PROVIDED MATERIAL =
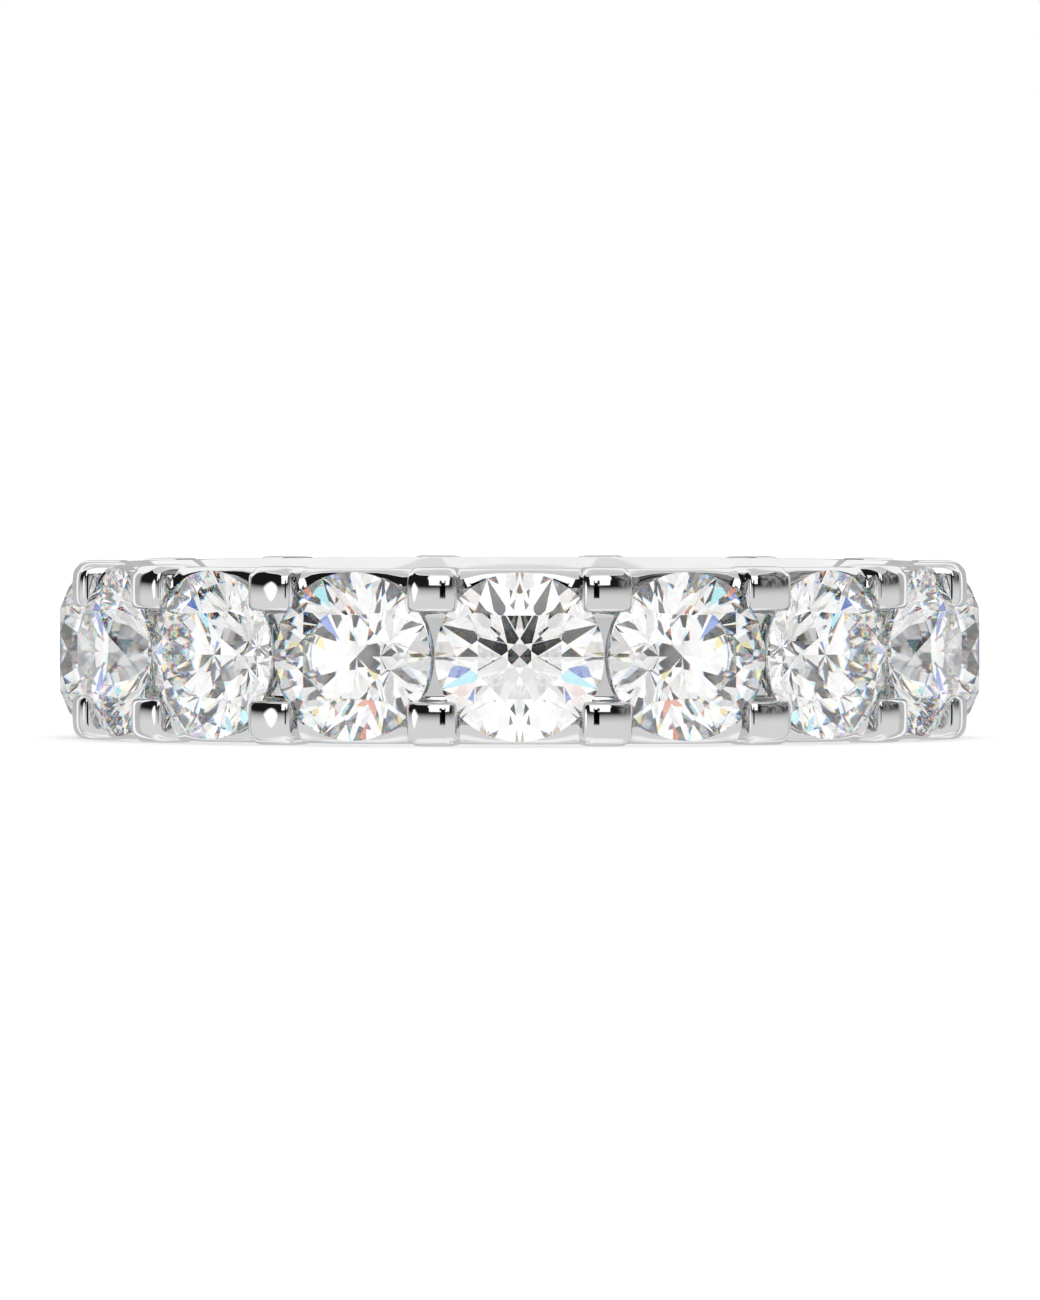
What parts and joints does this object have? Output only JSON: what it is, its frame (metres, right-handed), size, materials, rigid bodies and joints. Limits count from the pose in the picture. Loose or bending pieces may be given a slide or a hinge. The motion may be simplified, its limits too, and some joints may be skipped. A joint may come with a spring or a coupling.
{
  "type": "eternity ring",
  "caption": "Full eternity ring: round brilliants all the way round a narrow band, each held by four small square claws that it shares with its neighbours. Worn on a finger.",
  "frame": {"origin": "middle of the ring, on the surface that its side lies on", "axes": "+Z along the ring's axis, the finger's direction; -Y through the middle of the first stone, the one that faces the viewer"},
  "size_m": [0.0226, 0.0226, 0.0043],
  "materials": {
    "white_gold": "mirror polished, rhodium plated white gold",
    "diamond": "clear colourless stone, polished facets"
  },
  "bodies": {
    "root": {"setting": "white_gold", "stone_01": "diamond", "stone_02": "diamond", "stone_03": "diamond", "stone_04": "diamond", "stone_05": "diamond", "stone_06": "diamond", "stone_07": "diamond", "stone_08": "diamond", "stone_09": "diamond", "stone_10": "diamond", "stone_11": "diamond", "stone_12": "diamond", "stone_13": "diamond", "stone_14": "diamond", "stone_15": "diamond", "stone_16": "diamond"}
  },
  "joints": []
}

INSTRUCTIONS TO FOLLOW = Identify all lines where the word "bodies" shows up. Copy them.

SOLUTION TO THIS EXERCISE =
What parts and joints does this object have? Output only JSON: what it is, its frame (metres, right-handed), size, materials, rigid bodies and joints. Limits count from the pose in the picture. Loose or bending pieces may be given a slide or a hinge. The motion may be simplified, its limits too, and some joints may be skipped. A joint may come with a spring or a coupling.
  "bodies": {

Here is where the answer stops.